Despite financial pressures, Robit continues to invest in product innovation. The company showcased two key product developments in its presentation:
The Robit® Mbit Series promises significant performance improvements, including 30% straighter holes compared to traditional drilling, up to 25% longer lifetime, and 15% faster penetration. Similarly, the Robit® H Marathon Series DTH Hammer offers improved wear life and durability, with 15% longer wear life compared to standard hammers.
Detailed Financial Analysis
Robit’s financial position showed some concerning trends. Cash and cash equivalents at the end of Q2 2025 stood at €7.6 million, substantially lower than the €13.5 million reported a year earlier. Total (EPA:TTEF) assets decreased to €84.5 million from €97.5 million in Q2 2024.
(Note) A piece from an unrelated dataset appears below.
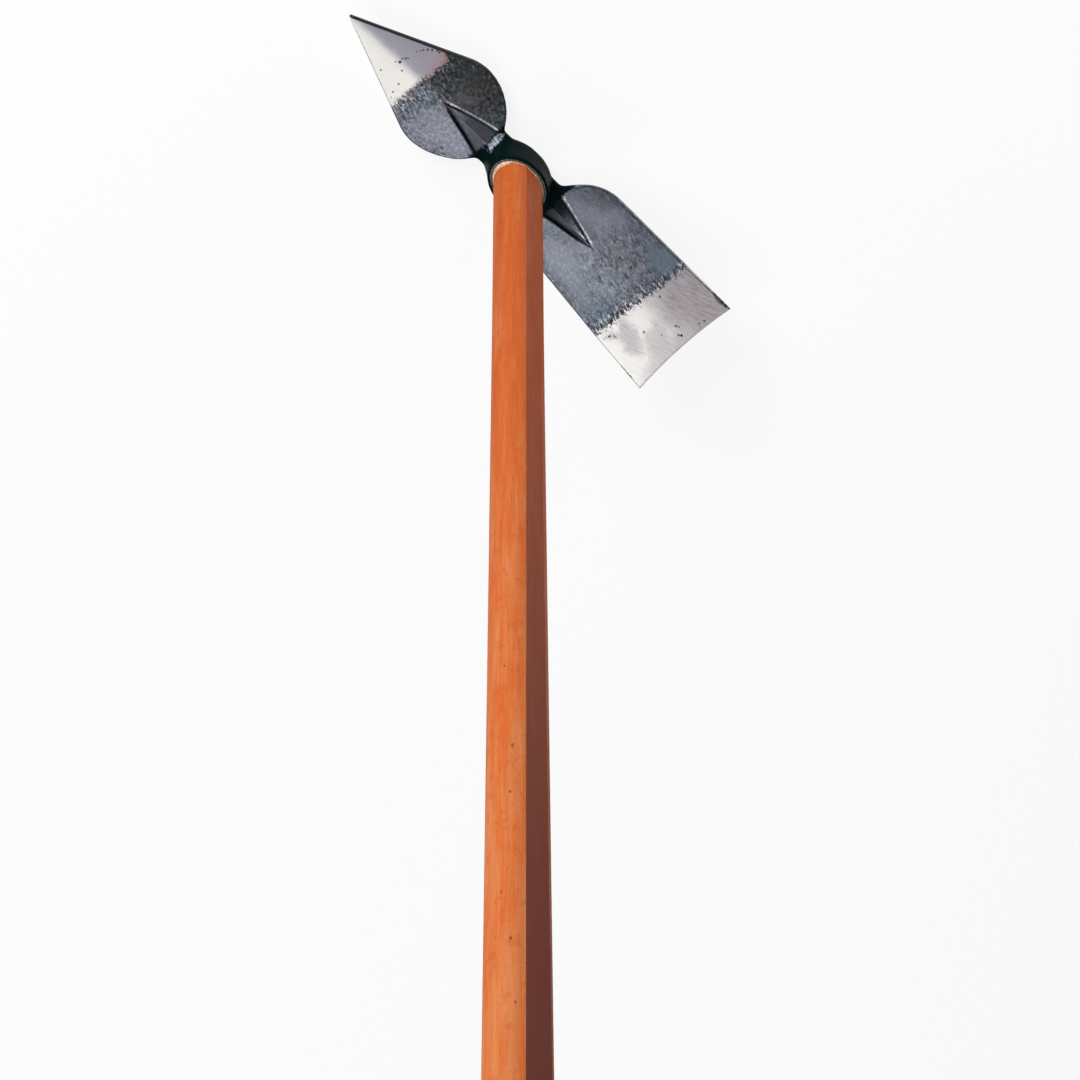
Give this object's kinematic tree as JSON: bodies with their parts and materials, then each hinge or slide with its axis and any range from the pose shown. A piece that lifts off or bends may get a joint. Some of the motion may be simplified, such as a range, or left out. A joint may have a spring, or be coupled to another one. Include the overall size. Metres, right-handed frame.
{
  "type": "double hoe",
  "caption": "Long-handled planting hoe: a forged steel head with a pointed blade and a square blade, wedged on an oval wooden handle.",
  "frame": {"origin": "centre of the handle's end face at the head, on the handle's axis", "axes": "+Z along the handle toward the grip, +X toward the pointed blade, so the square blade points along -X"},
  "size_m": [0.3315, 0.0874, 1.2],
  "materials": {
    "forged_steel": "dark clear-lacquered forging scale, with the ends of both blades ground bright",
    "lacquered_wood": "orange-brown lacquered ash, semi-gloss, fine lengthwise grain",
    "bare_wood": "bare, pale end grain",
    "plain_steel": "plain rolled steel"
  },
  "bodies": {
    "root": {"hoe_head": "forged_steel", "handle": "lacquered_wood", "wooden_wedge": "bare_wood", "steel_wedge": "plain_steel"}
  },
  "joints": []
}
Net working capital development showed some improvement in Q2 but remained elevated:
Net working capital increased by €3.0 million year-over-year to €41.8 million. While inventories remained relatively flat at €36.4 million, receivables decreased to €18.1 million from €21.7 million, and payables decreased to €12.7 million from €19.2 million. Net working capital as a percentage of last 12 months sales was 49.7%, indicating potential inefficiencies in working capital management.
The company’s capital structure has deteriorated somewhat, with net debt increasing to €20.8 million from €16.4 million in the comparable period:
Net debt to 12-month rolling EBITDA ratio stood at 4.47, a level that may raise concerns about the company’s debt servicing capacity. However, the equity ratio remained strong at 50.7%, providing some financial stability.
Sustainability Progress
Robit highlighted progress in its sustainability initiatives, with emission intensity 44.8% below the benchmark year of 2020, representing a 5 percentage point improvement from the end of 2024. The company’s sustainability KPIs showed mixed results:
Notable achievements included 97.2% of suppliers committed to sustainable supply chain principles and a waste recovery ratio of 91.9% in Robit factory locations. The company’s lost time injury frequency (LTIF) improved significantly to 2.7 from 10.4 in H1 2024.
Forward-Looking Statements
Robit’s outlook for the remainder of 2025 remains cautious. The company expects net sales to decline compared to 2024, with comparable EBIT profitability in euros projected to remain at the same level or decline compared to 2024.
The company’s long-term financial targets and current performance are summarized in the following slide:
Robit maintains its long-term target of growing faster than the average market and achieving comparable EBIT profitability of 10%. However, current performance falls significantly short of this target, with rolling 12-month EBIT at just 0.9% as of June 30, 2025.
For 2025, management has outlined three key focus areas: returning to growth track, improving supply chain management, and enhancing product competitiveness. The company aims to drive growth in Top Hammer and Geotechnical segments while recovering Down the Hole sales, particularly in North America, Australia, and Africa.
Despite current challenges, Robit remains committed to its strategic direction, balancing cost-saving measures with continued investment in innovation and sustainability. However, investors may need to exercise patience as the company navigates through this difficult period of declining sales and profitability pressures.